Opencast mining excavates large land areas to extract the mineral ore and at the same time requires huge areas to dump the mine spoils. During this course of action nearby areas under the cover of forest or agriculture are diverted for mining. This exploitation impacted on the landscape resulting change in topography, drastic change in drainage pattern, triggering lands slides, rapid soil erosion, rapid siltation and degradation of surface water bodies. Opencast mining operation creates enormous quantity of dust of various sizes which passes into transportation and disperse significant amount of suspended particulate matters (SPM) and gaseous pollutants in to the atmosphere. These pollutants not only affect the mine workers but also affected the nearby populations, agricultural crops and livestock. It was also noted blanketing mine spoils in the nearby agricultural and grazing lands, which affected productivity of farming.

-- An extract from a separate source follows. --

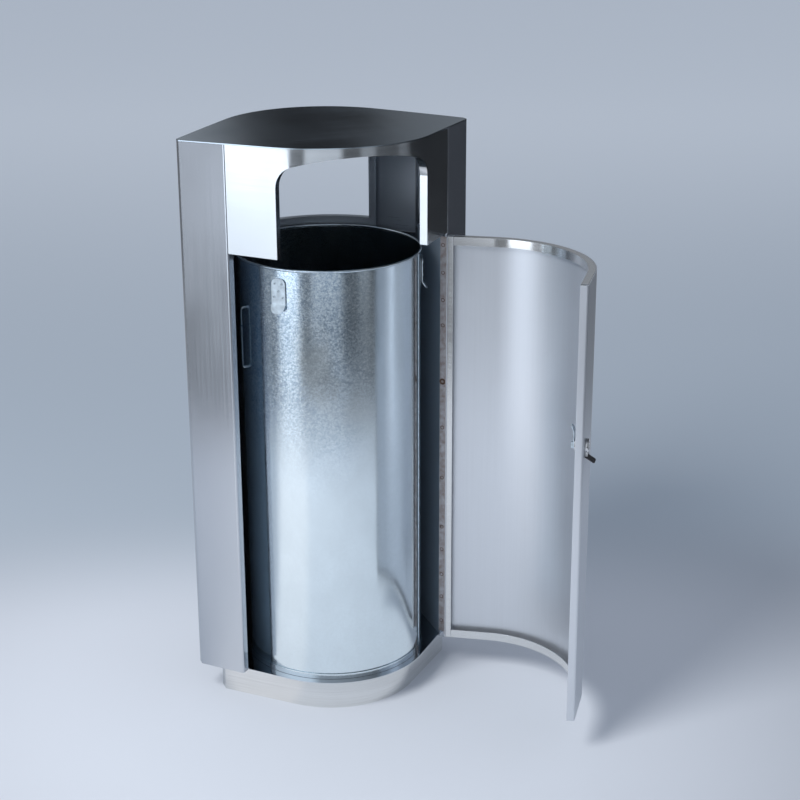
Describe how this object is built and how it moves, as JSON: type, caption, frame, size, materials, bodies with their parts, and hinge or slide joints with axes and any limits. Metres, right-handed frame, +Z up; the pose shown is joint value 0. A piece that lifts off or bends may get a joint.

In order to obtain the fine-grained metals and other minerals, large quantities of rock are mined, crushed, and processed to recover metal and other mineral values. Mining industry produces enormous quantities of waste, rock particles etc., these wastes are known as "tailings." In Bisgod region, major dumping was done in a large pond called Anekere - 'elephant's pond'- (where historically elephants used to drink water) has been totally filled up with mining refuse. According to Mines and Minerals Development and Regulation Act, 1957 every mine is required to submit mine closure plan, which are (i). Progressive Mine Closure Plan and (ii) Final Mine Closure Plan. This is to be submitted to concerned authorities by the project proponent (owner, agent, manager or mining engineer). Even in case of fresh grant or renewal of mining lease, submission of a Progressive Mine Closure Plan as a component of mining plan to the officer authorized by the State Government is mandatory. Submission of final mine closure plan to authorities at least one year prior to closure has not been for Bisgod.  Manganese mines in the Bisgod and its neighboring regions has devastated the area during the last 30 years.
The present study aimed at identifying the impact of mining and restoration of forests in the region with temporal data. The Bisgod and its surrounding was divided in to four directions NE, SE, SW and NW covering an area of 2.5*2.5 km region (Figure 1 (a & b)). The NE, SE, SW regions are potential mined areas, where as NW region no mining activities were took place. As per Karnataka Forest department working plan, total area allotted for mining is about 7,558 Ha. The total land released for MML is done at periodically as 70 Ha, 40 Ha etc. at different places in Bisgod region. Figure 1 maps mined areas in each direction. Field analysis was carried out to understand the status of vegetation in the region with afforestation endeavor by local forest department and also regeneration prospects.  Mining license was acquired in 1961 by MML with Goa based private mining industries. The major mining work was executed in post 70’s. The license expired in 1989 but the company continued mining till 1997. During this period with mechanized extraction impact on forests is evident with degradation of the forest area. This affected more than 10,000 local people who were dependent on the forests for their livelihood. The mining activities were stopped with the sustained agitation from local people and NGOs (Vriksha Raksha Andolan, and other).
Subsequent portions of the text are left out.